Нелюбовь Рихтера к Вагнеру была вполне понятна. Маленький, аккуратный, полный иронии и самоиронии, он всем своим обликом воплощал отрицание музыки Вагнера. Трудно представить себе кого-то, чья манера держаться меньше подходила бы Зигфриду или Вотану. Он был противоположностью Гилберта и Джорджа или Марины Абрамович: художник, не показывающий себя. В его искусстве автор отсутствует – или так, во всяком случае, кажется.
За ланчем Рихтер поделился своими опасениями по поводу Йозефа Бойса, который преподавал в Дюссельдорфской академии художеств, когда Рихтер там учился в начале шестидесятых годов, а потом стал его коллегой в том же учреждении. Бойс был самым известным из послевоенных немецких художников, во всяком случае – до того, как Рихтер выдвинулся на первый план. Рихтер «несколько скептически» относился к своему старшему и более знаменитому собрату.

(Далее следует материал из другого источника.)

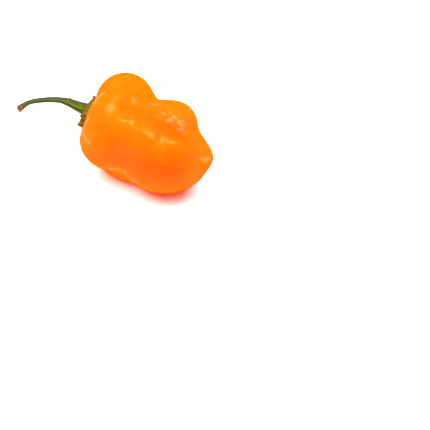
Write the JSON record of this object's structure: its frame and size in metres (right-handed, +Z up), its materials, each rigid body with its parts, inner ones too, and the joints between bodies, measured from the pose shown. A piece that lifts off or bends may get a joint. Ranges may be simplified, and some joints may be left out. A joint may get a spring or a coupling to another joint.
{
  "type": "chilli pepper",
  "caption": "Ripe orange habanero chilli pepper, a lobed pod with its calyx and curved stem, lying on its side.",
  "frame": {"origin": "on the surface that the chilli lies on, under the middle of its bounding box", "axes": "+X along the pod from its stem towards its tip, +Z up, +Y away from the side that the picture shows"},
  "size_m": [0.072, 0.0323, 0.0322],
  "materials": {
    "pod_skin": "ripe orange skin, smooth and waxy, softly glossy",
    "calyx_leaf": "olive brown leaf tissue, dull",
    "stem_green": "green ribbed stem, slightly waxy, brown at the cut"
  },
  "bodies": {
    "root": {"pod": "pod_skin", "calyx": "calyx_leaf", "stem": "stem_green"}
  },
  "joints": []
}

– Я чувствовал, что он отчасти маньяк.
Подобно Г&Д, Бойс носил униформу собственного изобретения. В его случае это была фетровая шляпа, американский жилет с массой карманов, джинсы Levi’s и английская рубашка. Шляпа нужна была и для тепла, но вместе эти предметы одежды делали его узнаваемым с первого взгляда. Образ Рихтера, напротив, почти не возникает в его работах. Единственным исключением была картина 1966 года, видимо сделанная по случайной фотографии, настолько размытой, что его почти не узнать. В результате до нашей встречи я плохо представлял себе, как он выглядит. Его одежда – спокойный костюм, отсутствие галстука – была настолько сдержанной, что делала ее обладателя незаметным, почти невидимым. Нельзя было и помыслить о том, что его будут узнавать и приветствовать на улицах, как Герберта и Джорджа или того же Бойса.